Jego stałym przewodnikiem był Maciej Sieczka. Pochowano go na Cmentarzu Zasłużonych na Pęksowym Brzyzku, nadano także tytuł honorowego obywatela miasta Zakopane. Prócz osiągnięć związanych z Jaskinią Mylną jako taternik osiągnął naprawdę wiele. Na przykład wejście na Szatana, oczywiście pierwsze, czy na Łomnicę. W roku 2014 Jaskinię Mylną i Jaskinię Obłazkową połączono i dzięki temu zwiedzać można już 1835 metrów.

Największy wodospad w Polsce w okolicach Zakopanego

Warto napisać choć słówko o wodospadzie Siklawie. Miejsce, które warto odwiedzić będąc w Zakopanem. Malownicze widoki w górach to nic niezwykłego. Na każdym kroku zachwycą Państwa majestatyczne góry na tle nieba. Warto wybierać czasem miejsca typu Siklawy czy wyżej opisanej Jaskini Mylnej, choćby z tego powodu, że są mniej zatłoczone niż Kasprowy Wierch lub Gubałówka. Można w takich warunkach pomyśleć w spokoju, poczuć prawdziwą magię gór i ich niezwykły klimat. Siklawa jest to wodospad znajdujący się na potoku Roztoka. Miejsce to leży w Tatrach Wysokich. Nie jest szczególnie polecane odwiedzanie go w sezonie zimowym. Nie jest to bezpieczne ze względu na oblodzenia i szczególnie trudne warunki, niską temperaturę. Siklawa jest największym wodospadem w naszych kraju. 
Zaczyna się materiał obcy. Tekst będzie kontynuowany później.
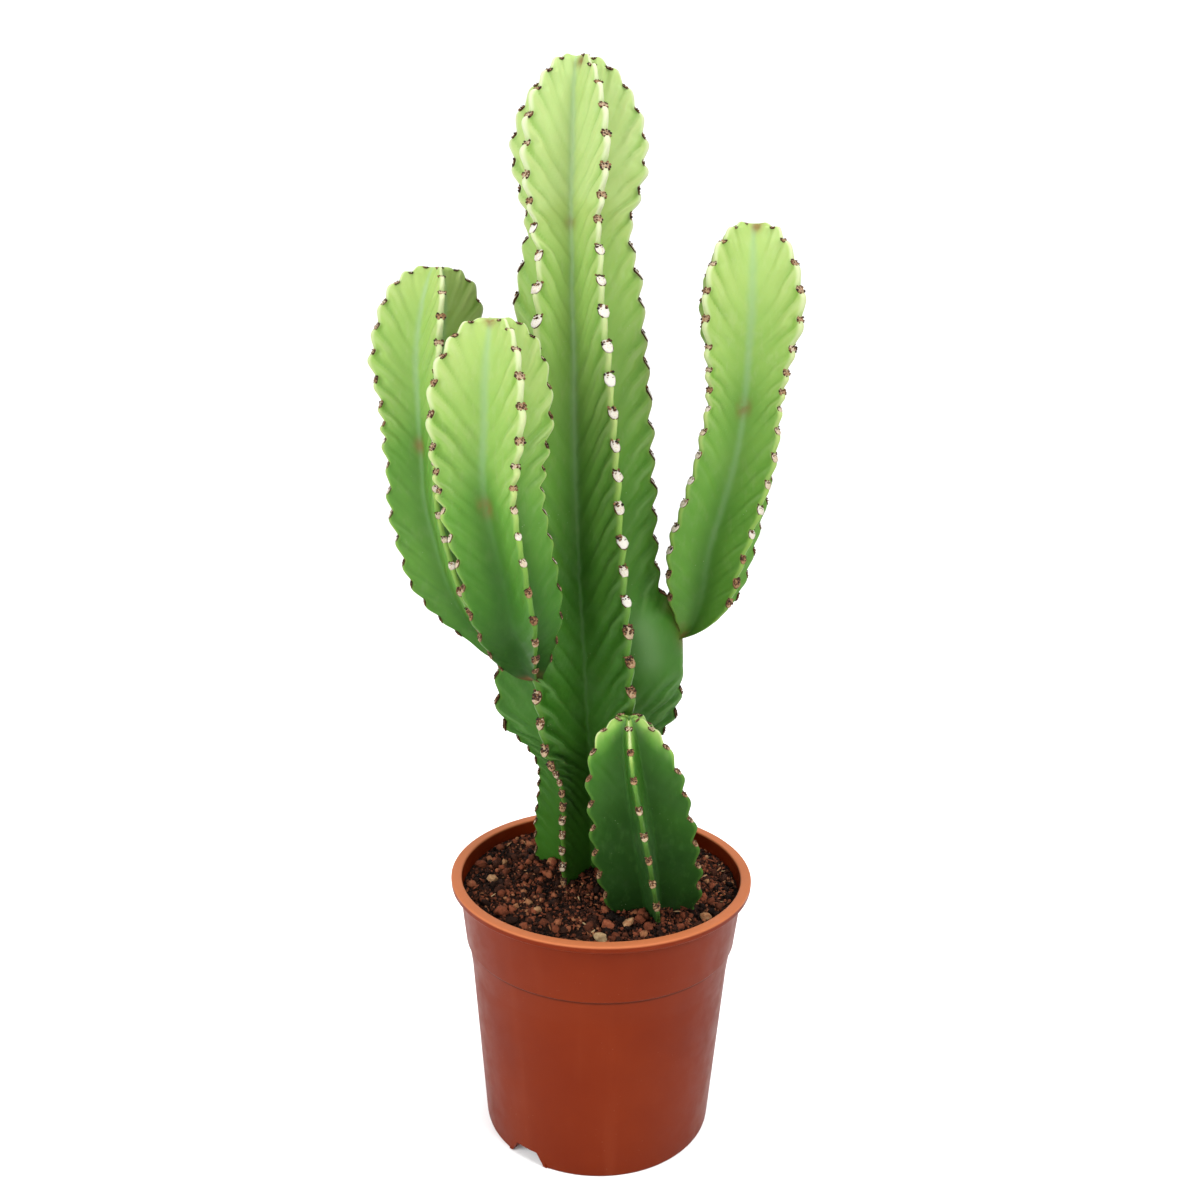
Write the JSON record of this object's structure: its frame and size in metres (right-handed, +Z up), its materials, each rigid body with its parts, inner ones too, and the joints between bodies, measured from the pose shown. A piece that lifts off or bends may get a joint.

Z Zakopanego śladami jaskiń

Pójdźmy dalej śladami jaskiń, skoro ten temat jeszcze się nie wyczerpał. Zresztą są to bardzo tajemnicze i nieszablonowe moim zdaniem miejsca. Kolejna nosi nazwę Jaskinia Raptawicka i położona jest w Dolinie Kościeliskiej. Jej długość osiąga  536 metrów a głębokość 16 metrów, jest więc niewielka, ale za to atrakcyjna dla zwiedzających. Można tam ponoć spotkać jej małych lokatorów. Są to nietoperze także szczególnie uczulam osoby przewrażliwione na ich punkcie. Żeby dojść do jaskini trzeba udać się czarnym szlakiem turystycznym. Droga prowadzi przez jakiś czas także do Jaskini Mylnej.
 
Jaskinia Wielka Śnieżna jest w całych Tatrach najdłuższą oraz najgłębszą jaskinią. Warto z tych względów nanieść ją na swój plan wędrówki po górach. Wielka Śnieżna ma długość około 24 kilometrów i na tym wcale nie koniec, ponieważ ciągle się ona powiększa. Jej głębokość osiąga 824 metry. Znajduje się w Dolinie małej Łąki, w Tatrach Zachodnich. Piękne krajobrazy można w niej podziwiać, a mianowicie wodospady i liczne małe jeziora, jak również syfony, ale w jej niższych segmentach. A to dlatego, że jaskinia ta powstała na skutek topniejących lodowców. Więc jest ona jaskinią tak zwaną krasową, w typie jaskiń alpejskich. Jaskinia Wielka Śnieżna posiada aż pięć otworów, które niegdyś były traktowane jako odrębne jaskinie.

Jaskinia Czarna o długości 6000 metrów, o głębokości sięgającej 300 metrów. Turyści podobno bardzo ją lubią i często, w związku z tym, odwiedzają, bo jest ona dość przestronna i łatwo ją zwiedzać. Leży ona w Zachodnich Tatrach i w Dolinie Kościeliskiej. Odkryta została 17 lipca roku 1961 przez: J. Fereńskiego, R. Bebaka oraz przez J.F. Rabka. Panowie to wrocławscy grotołazi. Istnieją dwie wersje skąd rzekomo dowiedzieli się oni o istnieniu jaskini. Jednana z nich zakłada, że miejscowi górale powiedzieli im po prostu o jaskini, druga natomiast, że sami zobaczyli ją przez lornetkę, ze stoku znajdującego się naprzeciw. Mają tutaj miejsce wyprawy szkoleniowe, ale trzeba zauważyć, że większość wejść do jaskini, przebiega jej główną trasą, bez odwiedzania znacznie ciaśniejszych, trudnych do przejścia bocznych rozgałęzień.